#### [Exercise]
Look through the entries below and extract exactly the lines from the one containing "motor_rotor();" through the one containing "imported = [obj", ends included.

Scripts that build objects
-- START --

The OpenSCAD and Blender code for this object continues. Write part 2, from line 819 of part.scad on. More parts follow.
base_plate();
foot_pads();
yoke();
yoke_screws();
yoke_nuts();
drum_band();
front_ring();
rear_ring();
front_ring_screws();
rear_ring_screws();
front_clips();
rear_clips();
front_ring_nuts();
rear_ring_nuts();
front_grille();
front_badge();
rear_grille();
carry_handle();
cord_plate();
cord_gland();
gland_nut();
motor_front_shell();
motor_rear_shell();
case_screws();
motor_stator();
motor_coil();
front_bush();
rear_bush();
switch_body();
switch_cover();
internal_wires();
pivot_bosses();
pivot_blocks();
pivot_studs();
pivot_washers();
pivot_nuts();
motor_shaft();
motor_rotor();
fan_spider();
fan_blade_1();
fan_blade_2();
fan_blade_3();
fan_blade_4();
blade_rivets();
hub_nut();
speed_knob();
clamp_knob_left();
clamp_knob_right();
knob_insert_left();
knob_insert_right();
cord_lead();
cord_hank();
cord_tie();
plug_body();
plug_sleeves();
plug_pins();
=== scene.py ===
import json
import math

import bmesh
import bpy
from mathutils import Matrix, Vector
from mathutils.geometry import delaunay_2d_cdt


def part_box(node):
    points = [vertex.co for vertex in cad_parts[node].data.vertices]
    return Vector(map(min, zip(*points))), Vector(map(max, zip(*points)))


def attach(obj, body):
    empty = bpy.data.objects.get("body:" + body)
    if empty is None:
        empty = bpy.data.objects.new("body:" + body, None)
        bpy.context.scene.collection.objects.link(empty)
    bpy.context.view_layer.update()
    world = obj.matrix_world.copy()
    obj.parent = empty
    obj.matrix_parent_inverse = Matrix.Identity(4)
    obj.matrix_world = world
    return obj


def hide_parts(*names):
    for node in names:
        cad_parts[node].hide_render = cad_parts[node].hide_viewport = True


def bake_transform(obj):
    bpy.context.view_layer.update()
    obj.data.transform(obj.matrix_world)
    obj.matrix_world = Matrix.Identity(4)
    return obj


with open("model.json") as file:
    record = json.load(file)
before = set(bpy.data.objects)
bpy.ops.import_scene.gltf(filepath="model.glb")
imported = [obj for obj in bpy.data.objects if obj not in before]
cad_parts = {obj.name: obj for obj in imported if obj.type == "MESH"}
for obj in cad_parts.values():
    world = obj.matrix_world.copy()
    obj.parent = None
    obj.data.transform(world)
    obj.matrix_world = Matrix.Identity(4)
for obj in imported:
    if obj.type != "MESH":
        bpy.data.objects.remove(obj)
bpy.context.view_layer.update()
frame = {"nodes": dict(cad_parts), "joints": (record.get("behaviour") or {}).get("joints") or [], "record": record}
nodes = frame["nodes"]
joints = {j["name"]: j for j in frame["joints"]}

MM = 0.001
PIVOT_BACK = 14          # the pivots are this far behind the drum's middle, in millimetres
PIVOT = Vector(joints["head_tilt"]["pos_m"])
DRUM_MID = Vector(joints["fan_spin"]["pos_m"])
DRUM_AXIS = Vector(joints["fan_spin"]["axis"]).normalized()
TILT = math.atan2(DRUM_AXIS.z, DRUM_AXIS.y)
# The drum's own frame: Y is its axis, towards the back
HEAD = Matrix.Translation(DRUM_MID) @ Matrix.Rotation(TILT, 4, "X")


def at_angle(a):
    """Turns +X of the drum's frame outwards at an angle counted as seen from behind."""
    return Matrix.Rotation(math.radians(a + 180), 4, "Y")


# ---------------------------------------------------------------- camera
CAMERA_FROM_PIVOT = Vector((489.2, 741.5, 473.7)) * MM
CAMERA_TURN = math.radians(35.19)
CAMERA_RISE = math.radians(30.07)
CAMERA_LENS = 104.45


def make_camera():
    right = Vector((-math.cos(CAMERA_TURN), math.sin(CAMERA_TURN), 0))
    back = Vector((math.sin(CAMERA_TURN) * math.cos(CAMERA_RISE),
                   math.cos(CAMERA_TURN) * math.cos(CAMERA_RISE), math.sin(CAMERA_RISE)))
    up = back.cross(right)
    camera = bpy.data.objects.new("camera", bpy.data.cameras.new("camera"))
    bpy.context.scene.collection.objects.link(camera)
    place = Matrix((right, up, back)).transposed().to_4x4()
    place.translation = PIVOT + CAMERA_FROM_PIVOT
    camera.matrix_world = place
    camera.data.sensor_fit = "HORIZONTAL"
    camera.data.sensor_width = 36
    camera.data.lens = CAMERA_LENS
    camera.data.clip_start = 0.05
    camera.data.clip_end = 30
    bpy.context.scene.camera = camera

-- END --
-- START --

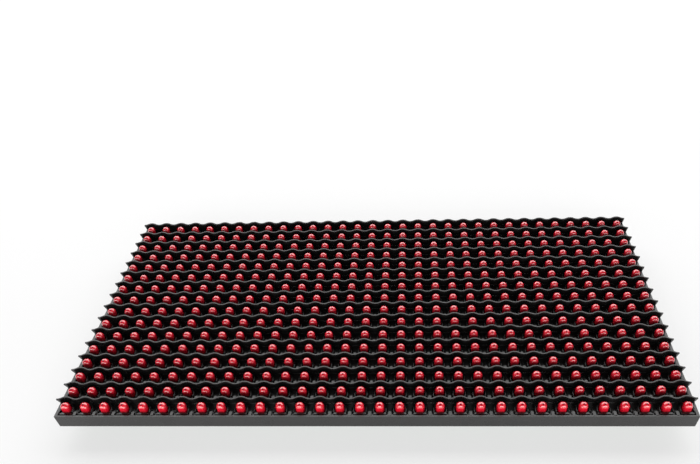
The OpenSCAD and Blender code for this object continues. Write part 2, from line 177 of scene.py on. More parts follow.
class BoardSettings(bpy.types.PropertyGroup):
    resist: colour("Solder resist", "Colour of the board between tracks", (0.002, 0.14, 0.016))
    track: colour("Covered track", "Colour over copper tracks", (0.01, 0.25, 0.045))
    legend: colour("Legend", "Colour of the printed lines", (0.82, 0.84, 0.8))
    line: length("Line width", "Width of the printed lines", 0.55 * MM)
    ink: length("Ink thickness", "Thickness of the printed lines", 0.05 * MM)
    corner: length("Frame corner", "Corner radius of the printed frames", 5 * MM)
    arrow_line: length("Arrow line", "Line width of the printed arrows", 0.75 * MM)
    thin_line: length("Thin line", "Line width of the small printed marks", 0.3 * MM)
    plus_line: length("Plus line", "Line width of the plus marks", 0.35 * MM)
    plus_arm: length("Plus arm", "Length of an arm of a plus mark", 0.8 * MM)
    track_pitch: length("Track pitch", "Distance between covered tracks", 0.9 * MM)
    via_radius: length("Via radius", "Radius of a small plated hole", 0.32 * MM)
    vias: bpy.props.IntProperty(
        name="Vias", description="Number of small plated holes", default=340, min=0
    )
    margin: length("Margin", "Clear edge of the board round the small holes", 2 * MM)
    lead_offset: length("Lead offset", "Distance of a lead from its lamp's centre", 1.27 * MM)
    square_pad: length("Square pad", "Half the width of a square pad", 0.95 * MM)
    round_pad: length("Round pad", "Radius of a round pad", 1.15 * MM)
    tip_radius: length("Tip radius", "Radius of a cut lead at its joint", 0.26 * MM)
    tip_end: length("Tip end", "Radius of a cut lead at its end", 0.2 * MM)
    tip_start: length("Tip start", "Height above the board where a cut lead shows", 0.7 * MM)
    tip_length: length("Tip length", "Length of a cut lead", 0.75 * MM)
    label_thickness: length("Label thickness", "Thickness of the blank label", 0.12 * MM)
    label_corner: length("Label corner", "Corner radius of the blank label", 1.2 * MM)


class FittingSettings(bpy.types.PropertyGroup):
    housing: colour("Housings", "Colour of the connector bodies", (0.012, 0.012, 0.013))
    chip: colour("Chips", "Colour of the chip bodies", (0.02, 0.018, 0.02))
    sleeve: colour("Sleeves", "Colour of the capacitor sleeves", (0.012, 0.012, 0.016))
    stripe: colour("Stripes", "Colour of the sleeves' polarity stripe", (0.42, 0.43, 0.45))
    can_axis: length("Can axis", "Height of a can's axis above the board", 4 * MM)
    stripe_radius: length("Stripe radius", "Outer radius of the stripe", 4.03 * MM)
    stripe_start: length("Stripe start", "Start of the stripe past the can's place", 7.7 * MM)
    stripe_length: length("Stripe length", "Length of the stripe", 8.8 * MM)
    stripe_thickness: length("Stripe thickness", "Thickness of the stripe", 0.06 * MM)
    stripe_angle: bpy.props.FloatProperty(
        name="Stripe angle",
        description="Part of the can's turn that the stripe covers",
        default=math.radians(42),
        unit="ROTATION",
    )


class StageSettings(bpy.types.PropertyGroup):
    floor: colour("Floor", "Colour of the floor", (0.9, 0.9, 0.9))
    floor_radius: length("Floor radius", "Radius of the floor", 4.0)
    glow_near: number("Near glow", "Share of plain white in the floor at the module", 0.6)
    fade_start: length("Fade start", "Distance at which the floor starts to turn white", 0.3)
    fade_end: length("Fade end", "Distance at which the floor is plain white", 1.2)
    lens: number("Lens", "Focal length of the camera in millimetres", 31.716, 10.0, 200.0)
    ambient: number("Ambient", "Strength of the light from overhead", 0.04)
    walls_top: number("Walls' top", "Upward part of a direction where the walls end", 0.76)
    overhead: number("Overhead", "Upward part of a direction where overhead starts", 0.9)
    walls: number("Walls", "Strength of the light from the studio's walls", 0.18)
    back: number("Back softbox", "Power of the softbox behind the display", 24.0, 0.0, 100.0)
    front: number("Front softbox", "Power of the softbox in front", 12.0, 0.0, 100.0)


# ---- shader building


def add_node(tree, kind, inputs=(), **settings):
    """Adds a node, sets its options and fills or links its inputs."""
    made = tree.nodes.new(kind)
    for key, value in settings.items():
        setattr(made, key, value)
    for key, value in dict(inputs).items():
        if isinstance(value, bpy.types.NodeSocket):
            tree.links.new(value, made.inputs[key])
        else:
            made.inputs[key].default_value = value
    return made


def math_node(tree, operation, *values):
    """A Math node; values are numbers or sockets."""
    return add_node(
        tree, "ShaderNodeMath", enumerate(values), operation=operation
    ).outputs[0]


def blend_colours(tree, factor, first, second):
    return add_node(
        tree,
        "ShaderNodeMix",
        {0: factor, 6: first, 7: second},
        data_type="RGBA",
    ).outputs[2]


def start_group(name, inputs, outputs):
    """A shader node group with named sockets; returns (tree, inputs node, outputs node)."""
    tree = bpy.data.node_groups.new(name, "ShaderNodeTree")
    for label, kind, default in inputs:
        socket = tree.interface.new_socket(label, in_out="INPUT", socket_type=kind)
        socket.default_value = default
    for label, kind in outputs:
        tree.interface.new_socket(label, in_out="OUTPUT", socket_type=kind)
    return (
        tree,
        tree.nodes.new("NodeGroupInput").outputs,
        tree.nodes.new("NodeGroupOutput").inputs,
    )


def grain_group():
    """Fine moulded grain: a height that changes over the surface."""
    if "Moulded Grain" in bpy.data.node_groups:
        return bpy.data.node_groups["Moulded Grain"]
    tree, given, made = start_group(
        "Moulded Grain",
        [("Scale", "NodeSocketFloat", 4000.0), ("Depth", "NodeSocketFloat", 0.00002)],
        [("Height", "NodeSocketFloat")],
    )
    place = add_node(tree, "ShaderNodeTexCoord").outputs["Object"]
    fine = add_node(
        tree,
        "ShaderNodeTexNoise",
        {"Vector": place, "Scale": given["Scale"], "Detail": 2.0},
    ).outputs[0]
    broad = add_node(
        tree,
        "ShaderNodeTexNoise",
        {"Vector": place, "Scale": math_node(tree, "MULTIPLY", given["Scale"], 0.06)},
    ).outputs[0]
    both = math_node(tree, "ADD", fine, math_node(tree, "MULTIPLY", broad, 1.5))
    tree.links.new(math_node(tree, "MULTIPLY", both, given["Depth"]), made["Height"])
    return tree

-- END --
-- START --

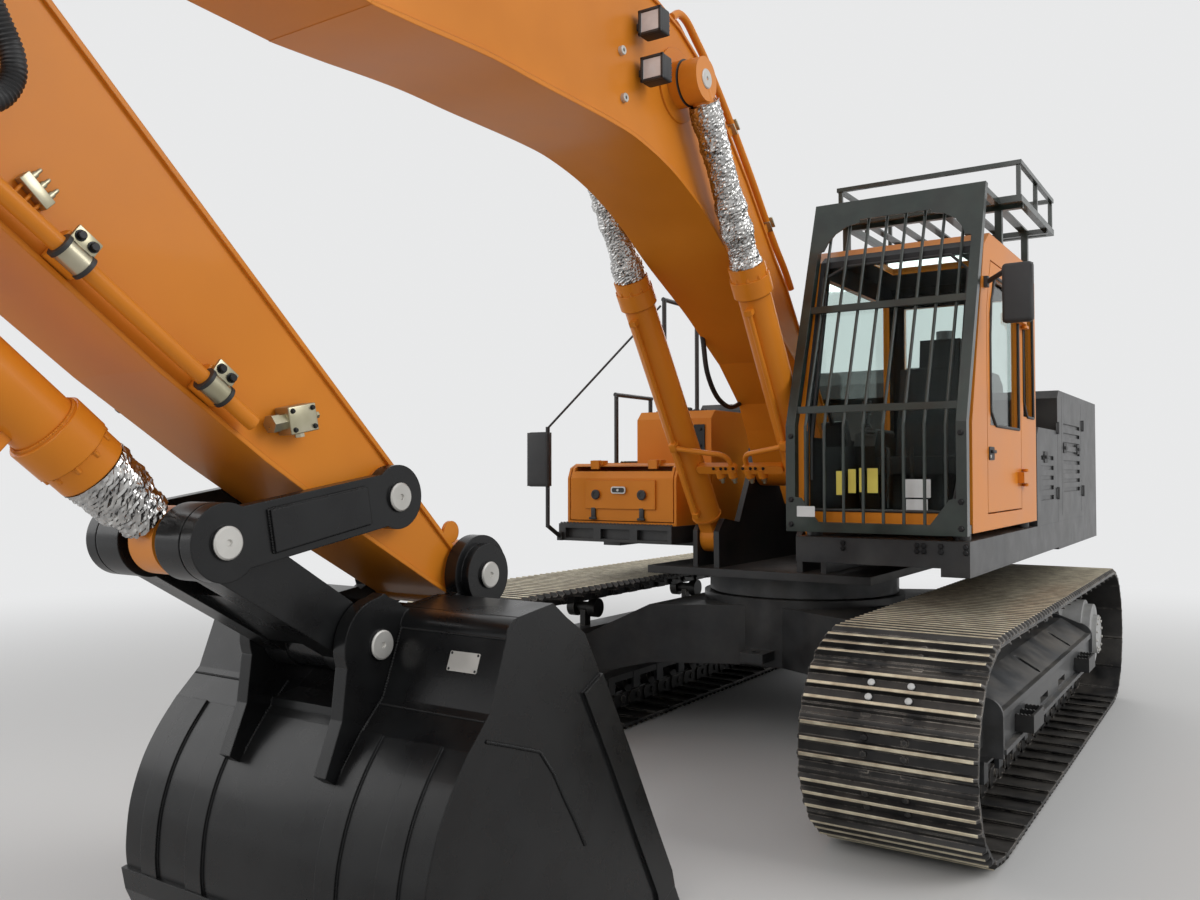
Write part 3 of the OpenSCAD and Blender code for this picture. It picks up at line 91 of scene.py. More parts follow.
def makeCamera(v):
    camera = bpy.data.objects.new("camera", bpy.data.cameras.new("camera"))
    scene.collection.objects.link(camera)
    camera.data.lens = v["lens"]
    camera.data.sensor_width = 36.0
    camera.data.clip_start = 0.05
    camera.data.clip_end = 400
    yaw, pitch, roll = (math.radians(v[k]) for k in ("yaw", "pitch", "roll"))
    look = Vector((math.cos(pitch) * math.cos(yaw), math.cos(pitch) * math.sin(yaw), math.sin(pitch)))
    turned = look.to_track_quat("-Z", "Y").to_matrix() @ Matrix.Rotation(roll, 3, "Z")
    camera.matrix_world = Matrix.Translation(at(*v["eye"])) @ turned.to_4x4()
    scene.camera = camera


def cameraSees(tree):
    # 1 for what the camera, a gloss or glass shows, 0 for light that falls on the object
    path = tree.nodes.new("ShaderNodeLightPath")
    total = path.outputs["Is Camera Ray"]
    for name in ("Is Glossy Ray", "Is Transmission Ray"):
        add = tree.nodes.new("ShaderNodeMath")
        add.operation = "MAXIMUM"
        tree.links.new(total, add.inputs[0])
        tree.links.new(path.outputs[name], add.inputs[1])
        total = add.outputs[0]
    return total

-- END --

#### [Problem solution]
motor_rotor();
fan_spider();
fan_blade_1();
fan_blade_2();
fan_blade_3();
fan_blade_4();
blade_rivets();
hub_nut();
speed_knob();
clamp_knob_left();
clamp_knob_right();
knob_insert_left();
knob_insert_right();
cord_lead();
cord_hank();
cord_tie();
plug_body();
plug_sleeves();
plug_pins();
=== scene.py ===
import json
import math

import bmesh
import bpy
from mathutils import Matrix, Vector
from mathutils.geometry import delaunay_2d_cdt


def part_box(node):
    points = [vertex.co for vertex in cad_parts[node].data.vertices]
    return Vector(map(min, zip(*points))), Vector(map(max, zip(*points)))


def attach(obj, body):
    empty = bpy.data.objects.get("body:" + body)
    if empty is None:
        empty = bpy.data.objects.new("body:" + body, None)
        bpy.context.scene.collection.objects.link(empty)
    bpy.context.view_layer.update()
    world = obj.matrix_world.copy()
    obj.parent = empty
    obj.matrix_parent_inverse = Matrix.Identity(4)
    obj.matrix_world = world
    return obj


def hide_parts(*names):
    for node in names:
        cad_parts[node].hide_render = cad_parts[node].hide_viewport = True


def bake_transform(obj):
    bpy.context.view_layer.update()
    obj.data.transform(obj.matrix_world)
    obj.matrix_world = Matrix.Identity(4)
    return obj


with open("model.json") as file:
    record = json.load(file)
before = set(bpy.data.objects)
bpy.ops.import_scene.gltf(filepath="model.glb")
imported = [obj for obj in bpy.data.objects if obj not in before]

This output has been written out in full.